I know for a fact that one recommendation letter is on its way to me in the post. Soon, I'll be sending in applications to a university and to a leasing company. It strikes me now that this is all (getting into school/moving) a very delicate operation, the success of which is predicated upon immaculate timing.

But I don't believe in chance. I believe in faith-based choices, and a sovereign God who holds all my days in His hands.

Today's happy news: Math lessons for every grade have been edited and finalized. I'm on my way with this deadline business. Oh, and the vacation day I requested (Dec. 19th) is being given to me as a comp day.

Tuesday, December 02, 2003

Advent 1

(“I always prayed that Santa would pack love on his sleigh and send it my way.” From NSYNC’s “In Love on Christmas”)

So, I’m in the process of psyching myself up for a fun December with Sarah. We got out the legal pads this morning (shooting the crap over stacks of editing to be done) and wrote down plans to watch all our favourite movies, the date we’re going shopping, to r.s.v.p. to the office holiday party (which I was boycotting at first—long story), etc.

So I’m debating whether or not to get my hair done for the holidays. If I do it will cut into the already limited shopping fund, but then again, I’ve been able to do so little for myself lately—unless you count paying down my debt, which is not a treat, per se, but is definitely for my benefit.

I filled out the application for the apartments I want to move to in the spring. I can’t mail it to them for a couple of weeks (need application fee money), but it feels good to be placing these little irons in the fire.

I am giving my youngest sister Caryl a composite gift of helpful things for college. It’s the first semester survival kit. So exciting.

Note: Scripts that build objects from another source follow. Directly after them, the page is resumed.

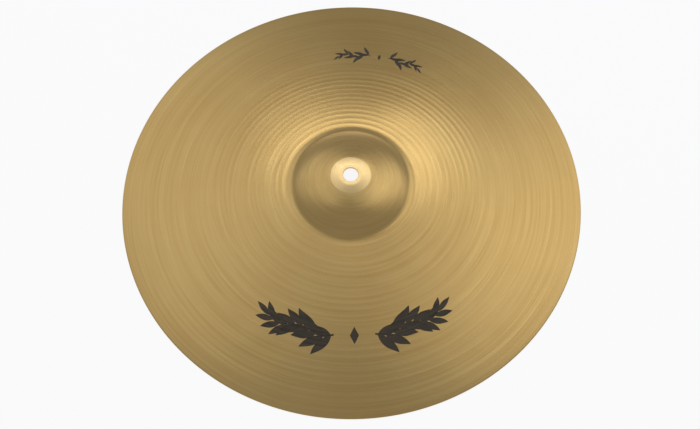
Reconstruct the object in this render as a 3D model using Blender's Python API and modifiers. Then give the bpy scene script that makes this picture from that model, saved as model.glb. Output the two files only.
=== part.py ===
"""Suspended cymbal: one plate of cast bronze, hammered, turned on a lathe and bored.

Units are metres, +Z is up. The origin is the centre of the circle on which the rim stands.
The plate is a single piece of metal: a flat land round the hole, a domed bell, a concave
foot where the bell meets the bow, the bow itself, and a rim that is cut square and eased.
"""

from math import atan2, cos, dist, pi, sin, sqrt

import bpy

OBJECT_NAME = "suspended_cymbal"
PLATE_NAME = "cymbal_plate"

# Driving sizes
DIAMETER = 0.4064
BOW_RISE = 0.0245
BOW_RADIUS = 1.5
BELL_DIAMETER = 0.106
BELL_RISE = 0.0158
HOLE_DIAMETER = 0.013
SEAT_DIAMETER = 0.020
FOOT_RADIUS = 0.015
BELL_WALL = 0.0013
FOOT_WALL = 0.00115
RIM_WALL = 0.0008
RIM_HEIGHT = 0.0006
RIM_EASE = 0.00015

# How finely the curves are cut
STEPS_ROUND = 72
BELL_SEGMENTS = 7
FOOT_SEGMENTS = 3
BOW_SEGMENTS = 10
EASE_SEGMENTS = 2
MERGE_DISTANCE = 0.00001
SHARP_EDGE_ANGLE = pi / 6

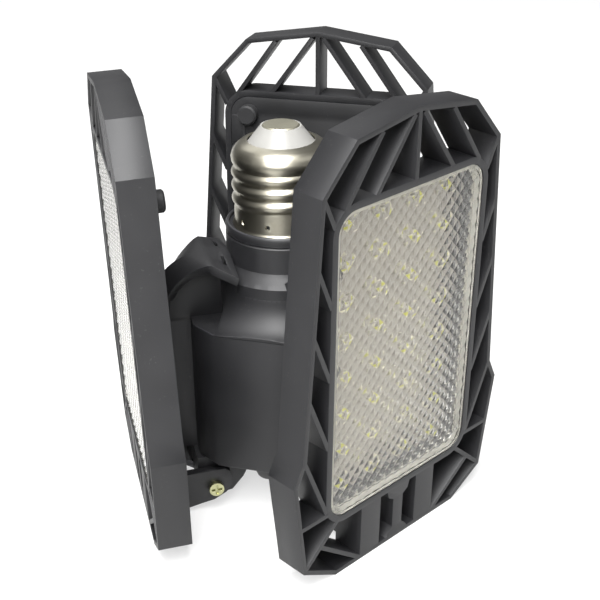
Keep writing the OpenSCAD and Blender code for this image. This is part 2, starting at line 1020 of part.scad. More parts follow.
module hinge_screws(k) {
  hinge_head_h = 1.3;
  recess_depth = 0.7;
  color("goldenrod")
    on_panel(k)
      for (side = [0, 1])
        mirror([side, 0, 0])
          translate([arm_out, hinge_depth, 0])
            rotate([0, 90, 0])
              difference() {
                union() {
                  cylinder(h = hinge_head_h, r = hinge_head_r);
                  translate([0, 0, chamber_half + 0.4 - arm_out])
                    cylinder(h = arm_out - chamber_half, r = pin_r);
                }
                for (turn = [0, 90])
                  rotate([0, 0, turn])
                    translate([-1.5, -0.35, hinge_head_h - recess_depth])
                      cube([3, 0.7, recess_depth + 1]);
              }
}

module lead_gland(k) {
  color("gray")
    on_panel(k)
      translate([gland_u, gland_y, tray_low - gland_l])
        difference() {
          cylinder(h = gland_l, r = gland_r);
          translate([0, 0, -1])
            cylinder(h = gland_l + 2, r = channel_r);
        }
}

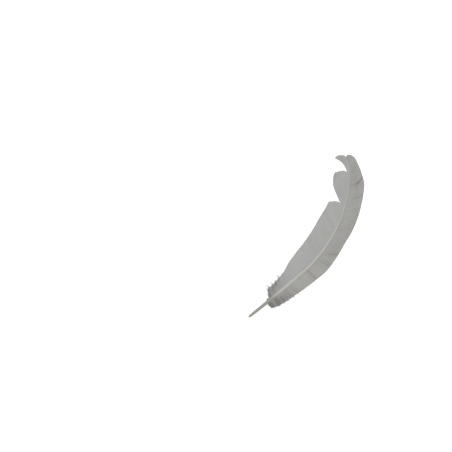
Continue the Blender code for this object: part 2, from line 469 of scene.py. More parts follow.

An unexpected gem came my way today. My former boss called me just because I had been on her mind.

Monday, December 01, 2003

Cake Toppers

On a brief mission with Sarah yesterday that had nothing to do with weddings, we found ourselves in a wedding paraphenalia and cake store (she was looking for a specific kind of cake pan). I saw that interracial cake toppers are now manufactured as a matter of course. Not every possible combination of interracial coupling, which would be difficult to do, since any number of possibilities exist. But, the gesture of having black man/white woman and white man/black woman cake toppers heartened me.

For all I know this has been the case for years, but when I was a child, I can tell you that they did not make them at all. The assumption was "like with like," and something in my little girl's heart always broke a little over that. I didn't see what I knew my wedding was going to look like in those cheap, kitschy, plastic, same-raced figures. I also felt that it was negating the validity of love, in general, outside the boundary of race. I didn't know why I was upset (not totally) at the time, but when I saw that a correction had been made, it made something a little more right for me, as far as the world is concerned.

I probably wouldn't even do a cake topper in the fashion of the plastic people figurines, but still, now I know I could.